Relax. It’s not as frightening as it sounds. Remember, it’s a retention bonus. They don’t get it all at once. They get one dollar a year for a million years. Sure it’s a bad joke, but if you get the agreement in writing and the only way out of it is for them to bury a pair of shoe soles at the crossroads, you have your cake and can eat it, too.
You get the point. If money’s your strategy for retaining people, go forth and create wealth.
Sorry, that’s not the correct answer, but we have a nice parting gift for you. It’s called a severance package…
Exit interviews aside, professor Ortiz says those participating in his MBA program are not necessarily seeking greater financial opportunity. “They understand 97 out of a 100 start-ups will shut down inside of two years,” he says. “And they know the likelihood that stock options will make them millionaires is about the same as bumping into Bill Gates at Wal-Mart.”
The “opportunity” they are pursuing is the opportunity to have a greater impact on the organization. “Academia has tenure; corporate America has vesting. Both have a problem. In either of those security blankets there is little motivation to rock the status quo,” professor Ortiz says.
Blame corporations for creating career plateaus. “When a company is small, there is genuine teamwork and esprit de corps,” Cuyahoga’s Flerick says. “When that small company grows into a corporation, the ‘team’ evolves into a chain gang, and a day at the office is about as routine as scooping the litter box. Innovation yields to administration; process takes a backseat to progress. A once true contender is now just a poor pretender. I’ve seen it happen. When more money is spent training people in administrative processes and policies than in new technology, you know you’re at the feeble end of the corporate cycle and are dangerously close to alienating your brain trust and, indeed, the future of your organization.”

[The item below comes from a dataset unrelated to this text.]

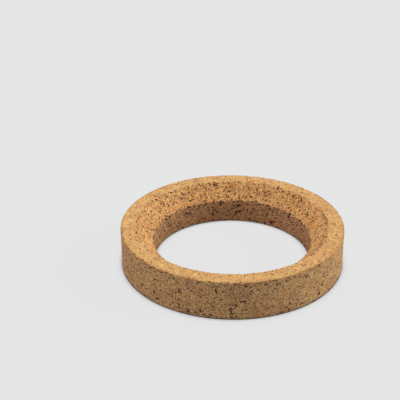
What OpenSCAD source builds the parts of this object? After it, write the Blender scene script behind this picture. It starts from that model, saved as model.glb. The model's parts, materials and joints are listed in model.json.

Today’s staffs, University of Texas’ Ortiz says, are looking to do it all over again. They want to have the influence they once had. Smaller companies give them a bigger voice in making decisions. And at the end of the day, that’s the opportunity they’re pursuing.
If a mature organization wants to retain its staff, they have to foster an entrepreneurial environment. When IBM Corp. acquired Lotus Development Corp. and Tivoli Systems Inc., it let both companies remain autonomous.
For many corporations, spinning off lean-and-mean micro-internal organizations is the solution; for others, a complete cultural paradigm shift is in order. But, professor Ortiz says, “It all has to start with the realization that there’s a root cause for attrition. Either find that cause, or be prepared to start cutting million-dollar counteroffer checks.” //
Who needs to be a millionaire, anyway?
Professor Ortiz likes to relate the following story to help ground his first-year students.
An American venture capitalist was at the pier of a small coastal Mexican village when a small boat with just one fisherman docked nearby. Inside the small boat were several large yellow fin tuna. The American complimented the Mexican on the quality of his fish and asked how long it took to catch them.
The Mexican replied, only a little while. The American then asked why didn’t he stay out longer and catch more fish?
The Mexican said he had enough to support his family’s immediate needs. The American asked what he did with the rest of his day.
The Mexican fisherman said, “I sleep late, fish a little, play with my children, take a siesta with my wife, and stroll into the village each evening where I sip wine and play guitar with my amigos.”
The American offered: “I have an MBA from Texas A&M and could help. You should spend more time fishing and with the proceeds, buy a larger boat. With the proceeds from a larger boat you could buy several more boats. Eventually, you would have a fleet of fishing boats. Instead of selling your catch to a middleman, you could sell directly to the processor and open your own cannery. You would ultimately control the supply of product, processing, and distribution. Of course, you would need to leave this small coastal fishing village and move to Mexico City, then to Los Angeles, and eventually to New York where you will run your enterprise.”
The Mexican fisherman asked, “How long will all this take?”
The American replied, “Fifteen to twenty years.”
“What then?” asked the Mexican.
The American laughed and said, “That’s the best part. When the time is right you would announce an IPO and sell your company stock to the public and become very rich. You would make millions.”
“Millions? Then what?” the Mexican asked again.
“Then you could retire,” the American replied, “move to a small coastal fishing village where you would sleep late, fish a little, play with your kids, take a siesta with your wife, and stroll to the village in the evenings where you could sip wine and play guitar with your amigos.”